When Brooks graduated in 2005, he had become one of the most decorated men's basketball players in Missouri Valley Conference history. He was the first player ever to win both Player of the Year and Defensive Player of the Year in consecutive seasons. Only one other player, Hersey Hawkins of Bradley, had compiled at least 1,500 points, 600 rebounds, 400 assists and 250 steals. Brooks also won more games in a Saluki uniform than any other player in school history, and his guidance in their four consecutive regular season conference championships has not been duplicated. Despite his lauded career, Brooks went undrafted in that year's National Basketball Association Draft.

==Professional==
When he was passed up in the draft, Brooks signed with the Dutch team MPC Capitals and played for them until November. Appearing in only six games, he then left the squad and signed with the Polish team Stal Ostrów Wielkopolski. He recorded seven points, three rebounds, one assist and, one block in his only game with the team. Finally, in February 2006, he signed with the NBA Development League's Albuquerque Thunderbirds for the remainder of the 2005–06 season. He appeared in 23 games and was part of the championship-winning Thunderbirds—their lone championship title before disbanding—as they defeated the Fort Worth Flyers in the one-game final.

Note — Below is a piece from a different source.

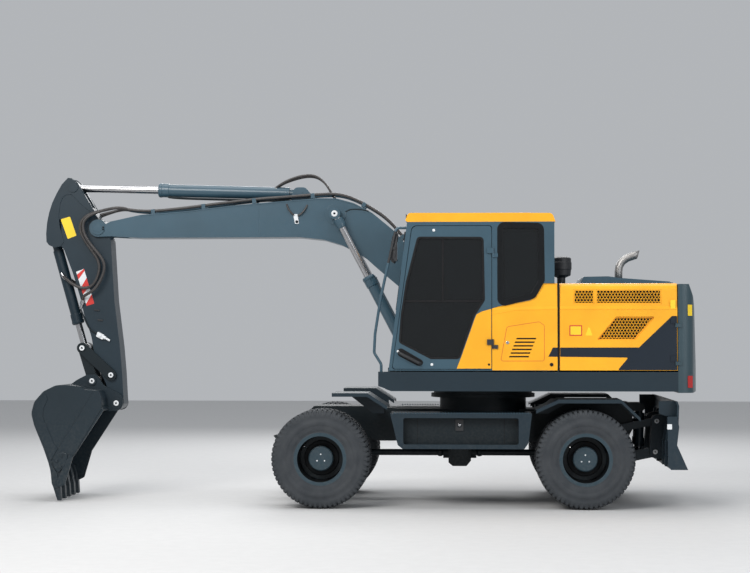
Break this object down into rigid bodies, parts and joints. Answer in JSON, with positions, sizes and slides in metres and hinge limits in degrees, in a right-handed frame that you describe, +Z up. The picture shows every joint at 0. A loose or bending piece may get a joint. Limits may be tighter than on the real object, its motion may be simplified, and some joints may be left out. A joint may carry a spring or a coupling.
{
  "type": "wheeled excavator",
  "caption": "Wheeled excavator on twin tyres with rear dozer blade, slewing cab and engine bay, boom, arm and bucket with working linkage.",
  "frame": {"origin": "on the ground under the middle of the overall length, on the centre plane", "axes": "+X forward, +Y to the operator's left, +Z up"},
  "size_m": [7.2896, 2.5014, 3.596],
  "materials": {
    "body_paint": "satin teal-grey machine paint",
    "frame_paint": "dull dark blue-grey chassis paint",
    "yellow_paint": "glossy warm yellow paint",
    "cast_body_paint": "painted casting",
    "grille_paint": "charcoal perforated sheet",
    "rim_paint": "satin wheel paint",
    "tyre_rubber": "dusty rubber",
    "rod_chrome": "bright hard chrome",
    "exhaust_steel": "heat-dulled steel",
    "engine_block": "plain cast housing",
    "black_plastic": "moulded black plastic",
    "seat_fabric": "woven dark cloth",
    "glass": "tinted safety glass"
  },
  "bodies": {
    "undercarriage": {"chassis": "frame_paint", "slew_ring": "frame_paint", "step_boxes": "body_paint", "fenders": "body_paint", "front_axle": "frame_paint", "rear_axle": "frame_paint", "driveline": "frame_paint"},
    "knuckle_left": {"knuckle_left": "frame_paint"},
    "knuckle_right": {"knuckle_right": "frame_paint"},
    "steering_rod": {"steering_rod": "rod_chrome"},
    "wheel_front_left": {"tyres_front_left": "tyre_rubber", "rim_front_left": "rim_paint"},
    "wheel_front_right": {"tyres_front_right": "tyre_rubber", "rim_front_right": "rim_paint"},
    "wheel_rear_left": {"tyres_rear_left": "tyre_rubber", "rim_rear_left": "rim_paint"},
    "wheel_rear_right": {"tyres_rear_right": "tyre_rubber", "rim_rear_right": "rim_paint"},
    "blade": {"blade": "body_paint"},
    "blade_arms": {"blade_arms": "body_paint"},
    "blade_links": {"blade_links": "body_paint"},
    "blade_barrels": {"blade_barrels": "body_paint"},
    "blade_rods": {"blade_rods": "rod_chrome"},
    "upper": {"deck": "body_paint", "counterweight": "cast_body_paint", "engine": "engine_block", "bay_frame": "body_paint", "side_panels": "yellow_paint", "exhaust": "exhaust_steel", "pre_cleaner": "black_plastic", "tanks": "body_paint", "cab_shell": "body_paint", "cab_glass": "glass", "cab_roof": "yellow_paint", "seat": "seat_fabric", "controls": "black_plastic", "handrails": "body_paint"},
    "engine_door_left": {"engine_door_left": "yellow_paint", "grilles_left": "grille_paint"},
    "engine_door_right": {"engine_door_right": "yellow_paint", "grilles_right": "grille_paint"},
    "hood": {"hood": "body_paint"},
    "cab_door": {"cab_door": "body_paint", "door_glass": "glass"},
    "boom": {"boom": "body_paint"},
    "boom_barrels": {"boom_barrels": "body_paint"},
    "boom_rods": {"boom_rods": "rod_chrome"},
    "arm": {"arm": "body_paint"},
    "arm_barrel": {"arm_barrel": "body_paint"},
    "arm_rod": {"arm_rod": "rod_chrome"},
    "bucket_barrel": {"bucket_barrel": "body_paint"},
    "bucket_rod": {"bucket_rod": "rod_chrome"},
    "rocker": {"rocker": "frame_paint"},
    "link": {"link": "frame_paint"},
    "bucket": {"bucket": "frame_paint"}
  },
  "joints": [
    {"name": "steer_left", "type": "hinge", "parent": "undercarriage", "child": "knuckle_left", "pos_m": [0.38514, 0.62, 0.525], "axis": [0, 0, 1], "range_deg": [-20, 20]},
    {"name": "steer_right", "type": "hinge", "parent": "undercarriage", "child": "knuckle_right", "pos_m": [0.38514, -0.62, 0.525], "axis": [0, 0, 1], "range_deg": [-20, 20]},
    {"name": "steering_rod_slide", "type": "slide", "parent": "undercarriage", "child": "steering_rod", "axis": [0, 1, 0], "range_m": [-0.073, 0.073]},
    {"name": "wheel_front_left_spin", "type": "hinge", "parent": "knuckle_left", "child": "wheel_front_left", "pos_m": [0.38514, 0.953, 0.525], "axis": [0, 1, 0], "continuous": true},
    {"name": "wheel_front_right_spin", "type": "hinge", "parent": "knuckle_right", "child": "wheel_front_right", "pos_m": [0.38514, -0.953, 0.525], "axis": [0, 1, 0], "continuous": true},
    {"name": "wheel_rear_left_spin", "type": "hinge", "parent": "undercarriage", "child": "wheel_rear_left", "pos_m": [-2.41486, 0.953, 0.525], "axis": [0, 1, 0], "continuous": true},
    {"name": "wheel_rear_right_spin", "type": "hinge", "parent": "undercarriage", "child": "wheel_rear_right", "pos_m": [-2.41486, -0.953, 0.525], "axis": [0, 1, 0], "continuous": true},
    {"name": "blade_lift", "type": "hinge", "parent": "undercarriage", "child": "blade_arms", "pos_m": [-2.69486, 0, 0.45], "axis": [0, 1, 0], "range_deg": [-47, 0]},
    {"name": "blade_links_swing", "type": "hinge", "parent": "undercarriage", "child": "blade_links", "pos_m": [-2.71186, 0, 0.786], "axis": [0, 1, 0], "range_deg": [-47, 0]},
    {"name": "blade_level", "type": "hinge", "parent": "blade_arms", "child": "blade", "pos_m": [-3.22286, 0, 0.561], "axis": [0, 1, 0], "range_deg": [0, 47]},
    {"name": "blade_barrels_swing", "type": "hinge", "parent": "undercarriage", "child": "blade_barrels", "pos_m": [-3.08486, 0, 1.04], "axis": [0, 1, 0], "range_deg": [-4.55, 0.5]},
    {"name": "blade_rods_slide", "type": "slide", "parent": "blade_barrels", "child": "blade_rods", "axis": [0.0377, 0, -0.9993], "range_m": [0, 0.2957]},
    {"name": "swing", "type": "hinge", "parent": "undercarriage", "child": "upper", "pos_m": [-1.34486, 0, 1.22], "axis": [0, 0, 1], "continuous": true},
    {"name": "cab_door_swing", "type": "hinge", "parent": "upper", "child": "cab_door", "pos_m": [-1.44286, 1.24, 2.2], "axis": [0, 0, 1], "range_deg": [0, 160]},
    {"name": "engine_door_left_swing", "type": "hinge", "parent": "upper", "child": "engine_door_left", "pos_m": [-3.35786, 1.24, 1.9], "axis": [0, 0, 1], "range_deg": [0, 100]},
    {"name": "engine_door_right_swing", "type": "hinge", "parent": "upper", "child": "engine_door_right", "pos_m": [-3.35786, -1.24, 1.9], "axis": [0, 0, -1], "range_deg": [0, 100]},
    {"name": "hood_lift", "type": "hinge", "parent": "upper", "child": "hood", "pos_m": [-3.37486, 0, 2.396], "axis": [0, -1, 0], "range_deg": [0, 50]},
    {"name": "boom_lift", "type": "hinge", "parent": "upper", "child": "boom", "pos_m": [-1.17486, 0, 1.9], "axis": [0, -1, 0], "range_deg": [-42, 40]},
    {"name": "boom_barrels_swing", "type": "hinge", "parent": "upper", "child": "boom_barrels", "pos_m": [-0.58486, 0, 1.5], "axis": [0, -1, 0], "range_deg": [-41.83, 39.85]},
    {"name": "boom_rods_slide", "type": "slide", "parent": "boom_barrels", "child": "boom_rods", "axis": [0.4635, 0, 0.8861], "range_m": [-0.4958, 0.4722]},
    {"name": "arm_swing", "type": "hinge", "parent": "boom", "child": "arm", "pos_m": [2.97914, 0, 3.04], "axis": [0, 1, 0], "range_deg": [-75, 35]},
    {"name": "arm_barrel_swing", "type": "hinge", "parent": "boom", "child": "arm_barrel", "pos_m": [0.71114, 0, 3.43], "axis": [0, 1, 0], "range_deg": [-2.55, 1.24]},
    {"name": "arm_rod_slide", "type": "slide", "parent": "arm_barrel", "child": "arm_rod", "axis": [0.9996, 0, 0.0285], "range_m": [-0.6575, 0.3074]},
    {"name": "bucket_curl", "type": "hinge", "parent": "arm", "child": "bucket", "pos_m": [2.76114, 0, 1.074], "axis": [0, 1, 0], "range_deg": [0, 145]},
    {"name": "rocker_swing", "type": "hinge", "parent": "arm", "child": "rocker", "pos_m": [2.82414, 0, 1.388], "axis": [0, 1, 0], "range_deg": [0, 114]},
    {"name": "link_swing", "type": "hinge", "parent": "rocker", "child": "link", "pos_m": [3.15214, 0, 1.691], "axis": [0, 1, 0], "range_deg": [-82.5, 0]},
    {"name": "bucket_barrel_swing", "type": "hinge", "parent": "arm", "child": "bucket_barrel", "pos_m": [3.50014, 0, 2.915], "axis": [0, 1, 0], "range_deg": [-3, 0]},
    {"name": "bucket_rod_slide", "type": "slide", "parent": "bucket_barrel", "child": "bucket_rod", "axis": [-0.2735, 0, -0.9619], "range_m": [0, 0.726]}
  ],
  "couplings": [
    {"joint": "steer_right", "follows": "steer_left", "ratio": 1},
    {"joint": "steering_rod_slide", "follows": "steer_left", "m_per_rad": 0.205},
    {"joint": "blade_links_swing", "follows": "blade_lift", "ratio": 1},
    {"joint": "blade_level", "follows": "blade_lift", "ratio": -1},
    {"joint": "blade_barrels_swing", "follows": "blade_lift", "ratio": 0.09274},
    {"joint": "blade_rods_slide", "follows": "blade_lift", "m_per_rad": -0.35924},
    {"joint": "boom_barrels_swing", "follows": "boom_lift", "ratio": 0.98876},
    {"joint": "boom_rods_slide", "follows": "boom_lift", "m_per_rad": 0.67497},
    {"joint": "arm_barrel_swing", "follows": "arm_swing", "ratio": 0.03268},
    {"joint": "arm_rod_slide", "follows": "arm_swing", "m_per_rad": 0.50151},
    {"joint": "rocker_swing", "follows": "bucket_curl", "ratio": 0.784},
    {"joint": "link_swing", "follows": "bucket_curl", "ratio": -0.566},
    {"joint": "bucket_barrel_swing", "follows": "bucket_curl", "ratio": -0.02},
    {"joint": "bucket_rod_slide", "follows": "bucket_curl", "m_per_rad": 0.28648}
  ]
}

The following year, Brooks traveled to Australia to play for the Perth Wildcats in the National Basketball League. He had a successful tenure with the Wildcats – he appeared in 34 games and averaged 15.7 points, 5.7 rebounds, 2.9 assists and 2.0 steals per game. His steals average was the second highest in the league. Brooks shot 49% from the field and 40% from three-point range. In May 2007, he temporarily signed with Atléticos de San Germán of Puerto Rico's Baloncesto Superior Nacional, appearing in only nine games.

For the 2007–08 season he traveled to Germany for a stint on BG Göttingen, a team that competes in the Basketball Bundesliga. In 33 games he averaged 13.7 points, 4.3 rebounds, 1.7 assists and 1.7 steals per game. Once again, Brooks left after one year. He then suited up for APOEL B.C. in Cyprus but only played in the 2009–10 preseason.